The main attraction of the boutique hotel Casa Colombo is its unique interior design. Once belonging to wealthy traders, this 200 year old Moorish mansion has become something of a style icon due to its blend of Indian and Italian floor mosaics, molded ceilings and Moorish style balconies, all layered with contemporary design features. The renovation was carried out by a young Sri Lankan designer who’s artistic vision interjected a youthful energy to this centuries old structure. This trendy hotel is also popular with locals who come during the weekend to enjoy the sociable bar area.
Focusing purely on Sri Lankan design traditions, Amangalla succeeds in preserving a sense of history with its antique furniture, intricate woodcarvings and old prints. Each piece of heirloom furniture has been handpicked with consideration given to its placement within the hotel and its historical context. The exterior of the building is as authentically fascinating as the inside due to its Dutch colonial architecture. Only a tuktuk ride away from the historic town of Galle and the Galle Fort, Amangalla perfectly captures the cultural essence of this area. The hotel is often visited for its cream teas which can be enjoyed from the terrace.

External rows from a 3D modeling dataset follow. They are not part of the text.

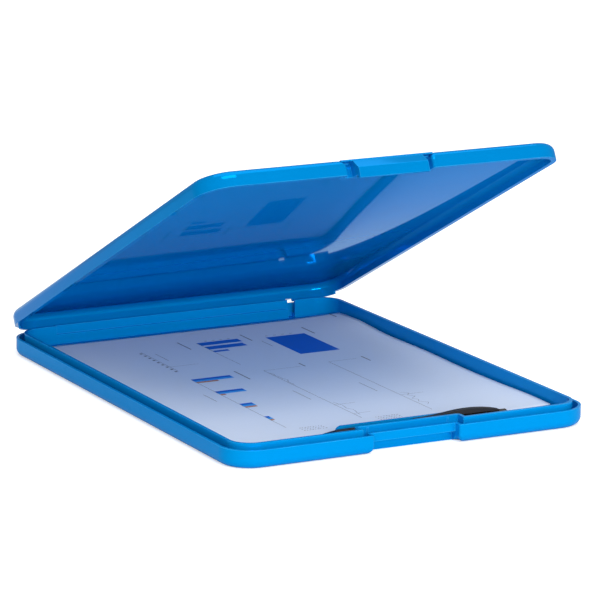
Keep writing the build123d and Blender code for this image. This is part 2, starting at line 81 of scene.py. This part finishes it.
# ---------------------------------------------------------------- node helpers
class Shader:
    """A material's node tree with one Principled shader, and short ways to add nodes to it."""

    def __init__(self, name):
        self.material = bpy.data.materials.new(name)
        self.material.use_nodes = True
        self.tree = self.material.node_tree
        self.shader = self.tree.nodes["Principled BSDF"]
        self.here = self.add("ShaderNodeTexCoord").outputs["Object"]

    def add(self, kind, **settings):
        node = self.tree.nodes.new(kind)
        for key, value in settings.items():
            setattr(node, key, value)
        return node

    def put(self, socket, value):
        """Link an output, or set a plain value."""
        if isinstance(value, bpy.types.NodeSocket):
            self.tree.links.new(value, socket)
        else:
            socket.default_value = value

    def set(self, **inputs):
        for key, value in inputs.items():
            self.put(self.shader.inputs[key.replace("_", " ")], value)

    def noise(self, scale, detail=4.0, rough=0.55, stretch=(1, 1, 1), seed=(0, 0, 0)):
        move = self.add("ShaderNodeMapping")
        self.put(move.inputs["Vector"], self.here)
        move.inputs["Scale"].default_value = stretch
        move.inputs["Location"].default_value = seed
        node = self.add("ShaderNodeTexNoise")
        self.put(node.inputs["Vector"], move.outputs[0])
        node.inputs["Scale"].default_value = scale
        node.inputs["Detail"].default_value = detail
        node.inputs["Roughness"].default_value = rough
        return node.outputs["Fac"]

    def ramp(self, value, low, high, out_low=0.0, out_high=1.0):
        node = self.add("ShaderNodeMapRange")
        for i, v in enumerate((value, low, high, out_low, out_high)):
            self.put(node.inputs[i], v)
        return node.outputs[0]

    def math(self, operation, a, b=0.0, clamp=False):
        node = self.add("ShaderNodeMath", operation=operation, use_clamp=clamp)
        self.put(node.inputs[0], a)
        self.put(node.inputs[1], b)
        return node.outputs[0]

    def mix(self, factor, a, b):
        node = self.add("ShaderNodeMix", data_type="RGBA")
        self.put(node.inputs[0], factor)
        self.put(node.inputs[6], a)
        self.put(node.inputs[7], b)
        return node.outputs[2]

    def bump(self, height, strength, distance, base=None):
        node = self.add("ShaderNodeBump")
        node.inputs["Strength"].default_value = strength
        node.inputs["Distance"].default_value = distance
        self.put(node.inputs["Height"], height)
        if base is not None:
            self.put(node.inputs["Normal"], base)
        return node.outputs[0]

    def edges(self, radius, gain):
        """About 1 along sharp outside edges and corners, 0 on open faces."""
        bevel = self.add("ShaderNodeBevel", samples=4)
        bevel.inputs["Radius"].default_value = radius
        geometry = self.add("ShaderNodeNewGeometry")
        dot = self.add("ShaderNodeVectorMath", operation="DOT_PRODUCT")
        self.put(dot.inputs[0], bevel.outputs[0])
        self.put(dot.inputs[1], geometry.outputs["Normal"])
        return self.math("MULTIPLY", self.math("SUBTRACT", 1.0, dot.outputs["Value"]), gain, clamp=True)


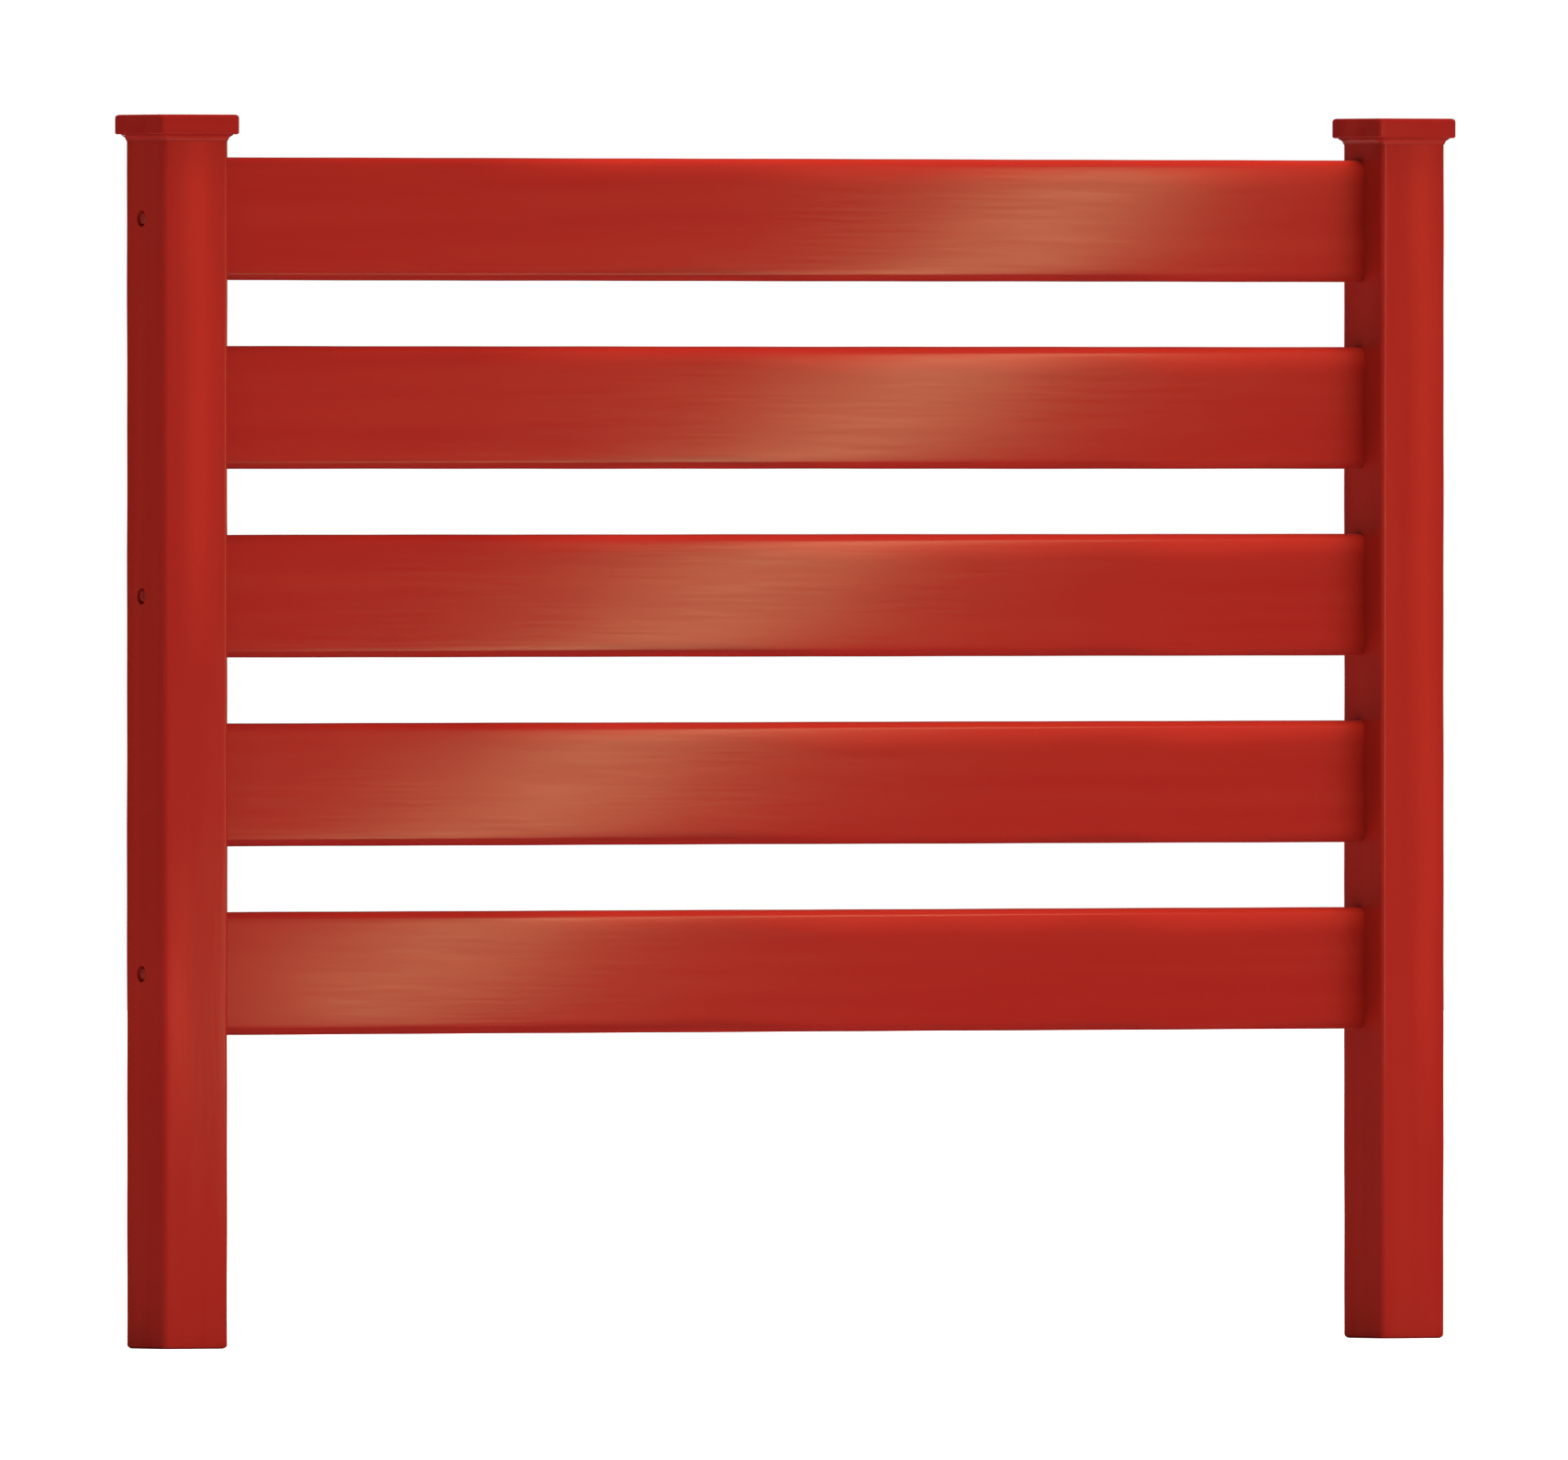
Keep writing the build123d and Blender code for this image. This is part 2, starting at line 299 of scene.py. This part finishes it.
def make_shade_and_highlight_band():
    """One band of painted light or shade: a soft hump across X about a wandering centre line, faded out
    above and below.
    """
    floats = ("Centre", "Half Width", "Low", "High")
    group, given, result = start_group(
        "painted_light_hump",
        {"Vector": "NodeSocketVector", **{name: "NodeSocketFloat" for name in floats}},
        {"Mask": "NodeSocketFloat"},
    )
    place = wire(group, "ShaderNodeSeparateXYZ", {0: given.outputs["Vector"]})
    terms = {"W": place.outputs["Z"], "Scale": 2.5, "Detail": 1.0}
    wander = wire(group, "ShaderNodeTexNoise", terms, noise_dimensions="1D")
    sway = math_node(group, "MULTIPLY", math_node(group, "SUBTRACT", wander.outputs["Fac"], 0.5), BAND_WANDER)
    line = math_node(group, "ADD", given.outputs["Centre"], sway)
    away = math_node(group, "ABSOLUTE", math_node(group, "SUBTRACT", place.outputs["X"], line))
    share = math_node(group, "DIVIDE", away, given.outputs["Half Width"])
    across = ramp(group, share, 0.0, 1.0, 1.0, 0.0)
    height = place.outputs["Z"]
    above_low = math_node(group, "SUBTRACT", height, given.outputs["Low"])
    below_high = math_node(group, "SUBTRACT", given.outputs["High"], height)
    lower = math_node(group, "MULTIPLY", above_low, BAND_END_FADE, clamp=True)
    upper = math_node(group, "MULTIPLY", below_high, BAND_END_FADE, clamp=True)
    mask = math_node(group, "MULTIPLY", across, math_node(group, "MULTIPLY", lower, upper))
    group.links.new(mask, result.inputs["Mask"])
    return group


BRUSH_MARKS, SHADED_ARRISES, DUST, SHADE_AND_HIGHLIGHT_BAND = make_brush_marks(), make_shaded_arrises(), make_dust(), make_shade_and_highlight_band()
print("groups:", [group.name for group in (BRUSH_MARKS, SHADED_ARRISES, DUST, SHADE_AND_HIGHLIGHT_BAND)])

# %% [markdown]
# ## The red gloss paint
# The base is one red, a little deeper on the caps. A streak makes it a little more orange, and painted
# shade makes an arris darker. Bands of painted light go on last: a painted highlight down each post's
# front and along each board's upper edge, and painted shade along each board's lower edge and at the
# left end of its upper edge. Bristle lines are a fine bump and also change the roughness, which breaks
# the edge of a reflection as real brushed gloss does. The coordinates are stretched along the grain, X
# on a board and Z on a post, by a Mapping node in each material.

# %% Paint
RED = (0.385, 0.0142, 0.0084, 1)
CAP_RED = (0.345, 0.0105, 0.0072, 1)
ORANGE_RED = (0.420, 0.0225, 0.0115, 1)
SHADE_RED = (0.250, 0.0110, 0.0085, 1)
HIGHLIGHT_RED = (0.560, 0.0270, 0.0145, 1)
DUST_COLOUR = (0.45, 0.30, 0.24, 1)
GRAIN_ALONG_X = (1.3, 34.0, 34.0)
GRAIN_ALONG_Z = (34.0, 34.0, 1.3)


def tinted(tree, colour, tint, mask, share):
    """The colour moved towards the tint by the mask times a share."""
    amount = math_node(tree, "MULTIPLY", mask, share)
    mixed = wire(tree, "ShaderNodeMix", {0: amount, 6: colour, 7: tint}, data_type="RGBA")
    return mixed.outputs[2]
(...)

As a blend of Dutch and British colonial architecture, this Sri Lankan Manor House gives an insight into the architectural style of 19th century properties. The interior of Maya has been renovated with stylish, minimalist touches alive with architectural novelty. This product of a structural passion for old and new is elegantly placed within two acres of raw Sri Lankan countryside. From the hotel grounds, visitors can easily drive to its surrounding beaches for whale watching or to visit the ancient Mulkirigala Temple.